(Rows from an object dataset)
-------

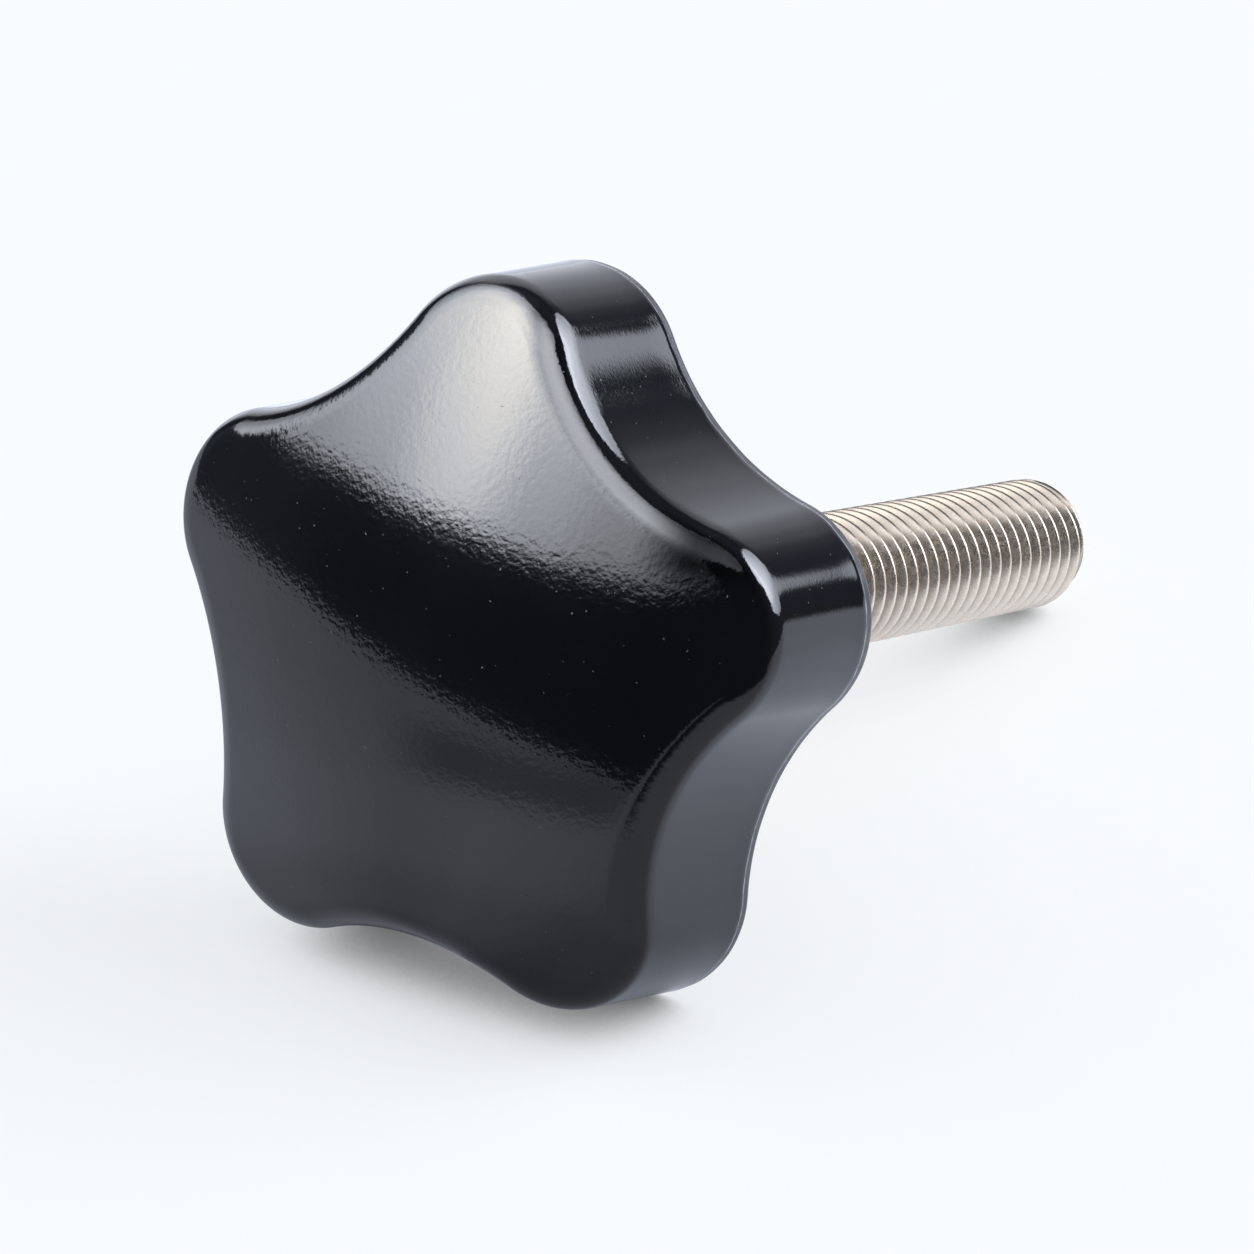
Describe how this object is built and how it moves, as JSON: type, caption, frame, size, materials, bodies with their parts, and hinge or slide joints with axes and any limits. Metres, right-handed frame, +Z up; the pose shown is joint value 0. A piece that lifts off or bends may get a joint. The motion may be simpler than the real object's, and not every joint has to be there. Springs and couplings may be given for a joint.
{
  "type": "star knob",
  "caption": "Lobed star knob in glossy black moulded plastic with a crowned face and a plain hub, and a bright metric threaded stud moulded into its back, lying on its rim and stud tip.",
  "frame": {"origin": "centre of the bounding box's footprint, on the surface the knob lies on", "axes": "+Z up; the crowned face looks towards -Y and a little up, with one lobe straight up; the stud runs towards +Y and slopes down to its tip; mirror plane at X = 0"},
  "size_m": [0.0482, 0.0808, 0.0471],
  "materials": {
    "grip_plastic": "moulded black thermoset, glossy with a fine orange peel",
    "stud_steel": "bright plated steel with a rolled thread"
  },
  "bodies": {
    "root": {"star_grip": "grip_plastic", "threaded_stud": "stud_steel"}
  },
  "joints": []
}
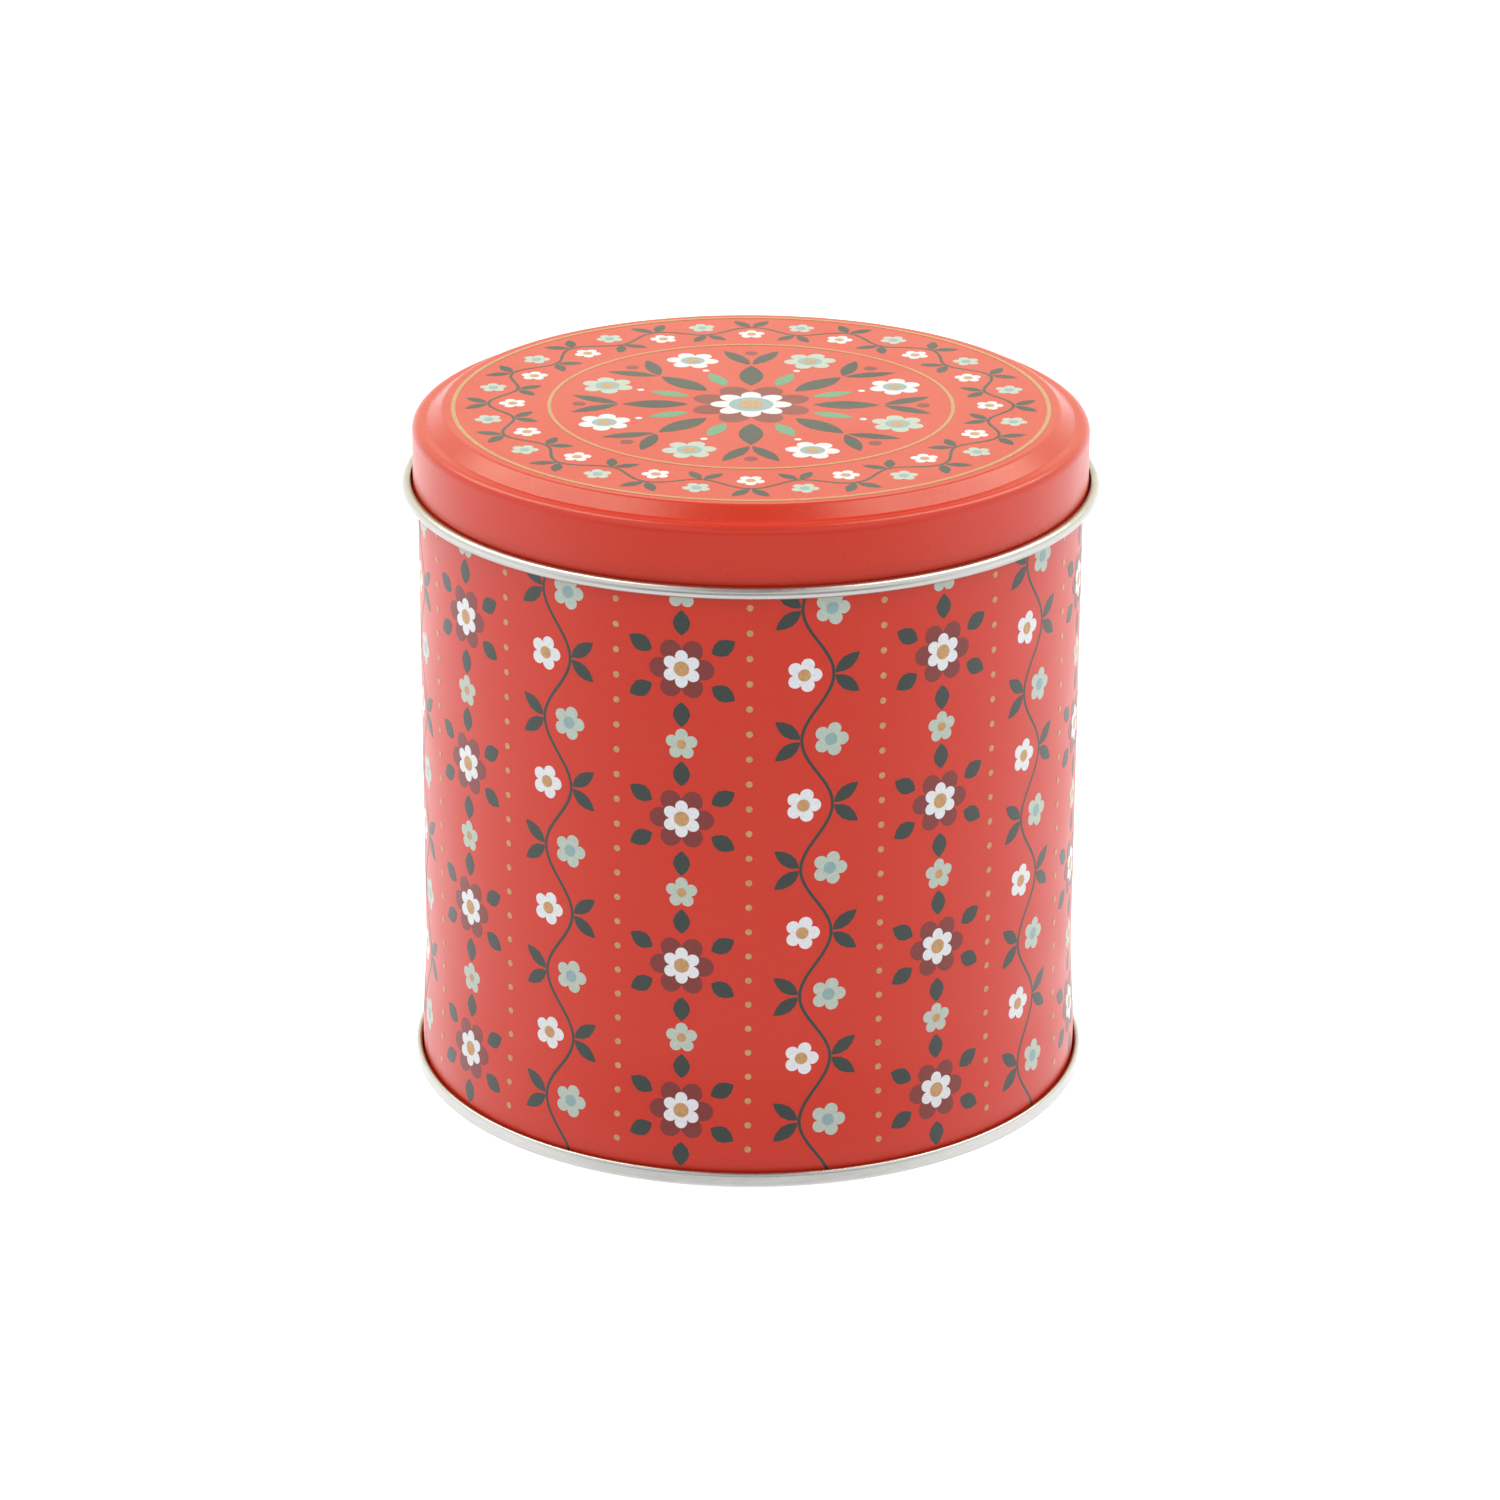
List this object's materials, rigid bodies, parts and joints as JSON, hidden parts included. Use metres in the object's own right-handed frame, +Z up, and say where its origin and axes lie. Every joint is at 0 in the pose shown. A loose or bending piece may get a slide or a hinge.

-------

> **WHAT YOU SHOULD DO**
From the first line to the last, please quote the material above exactly.

> **WRITTEN SOLUTION**
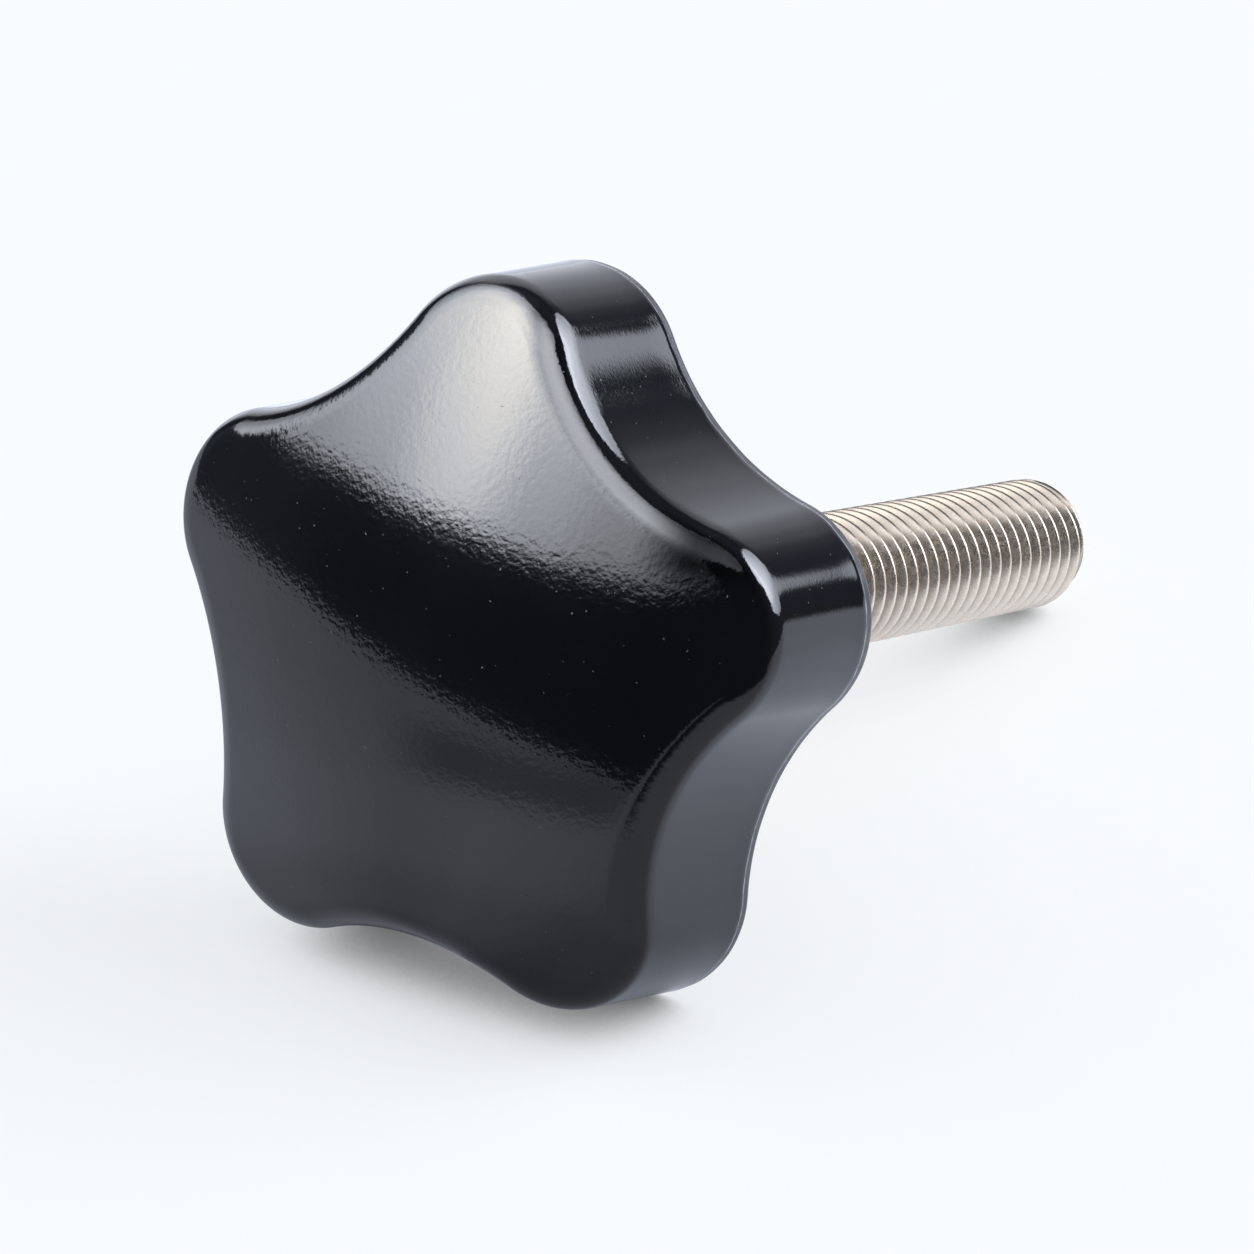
Describe how this object is built and how it moves, as JSON: type, caption, frame, size, materials, bodies with their parts, and hinge or slide joints with axes and any limits. Metres, right-handed frame, +Z up; the pose shown is joint value 0. A piece that lifts off or bends may get a joint. The motion may be simpler than the real object's, and not every joint has to be there. Springs and couplings may be given for a joint.
{
  "type": "star knob",
  "caption": "Lobed star knob in glossy black moulded plastic with a crowned face and a plain hub, and a bright metric threaded stud moulded into its back, lying on its rim and stud tip.",
  "frame": {"origin": "centre of the bounding box's footprint, on the surface the knob lies on", "axes": "+Z up; the crowned face looks towards -Y and a little up, with one lobe straight up; the stud runs towards +Y and slopes down to its tip; mirror plane at X = 0"},
  "size_m": [0.0482, 0.0808, 0.0471],
  "materials": {
    "grip_plastic": "moulded black thermoset, glossy with a fine orange peel",
    "stud_steel": "bright plated steel with a rolled thread"
  },
  "bodies": {
    "root": {"star_grip": "grip_plastic", "threaded_stud": "stud_steel"}
  },
  "joints": []
}
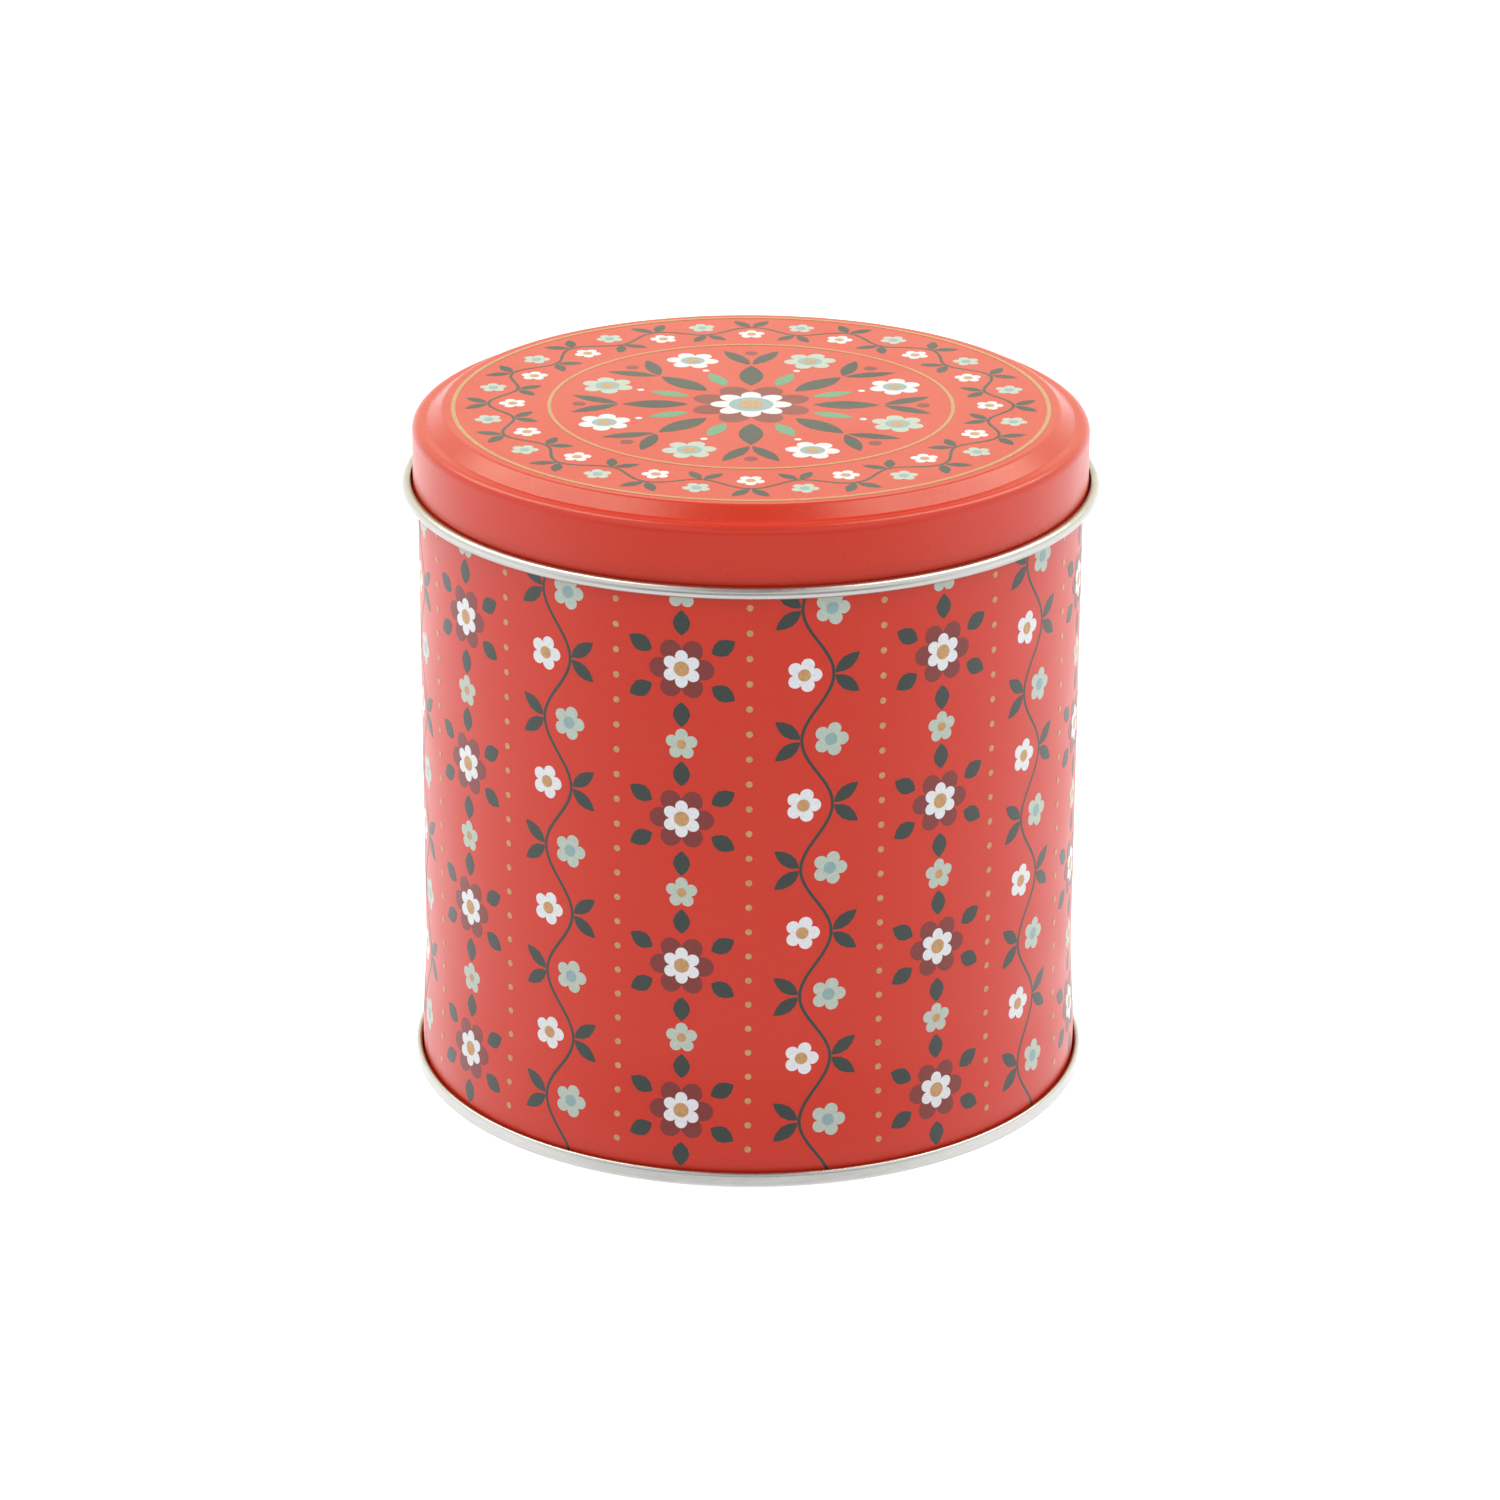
List this object's materials, rigid bodies, parts and joints as JSON, hidden parts included. Use metres in the object's own right-handed frame, +Z up, and say where its origin and axes lie. Every joint is at 0 in the pose shown. A loose or bending piece may get a slide or a hinge.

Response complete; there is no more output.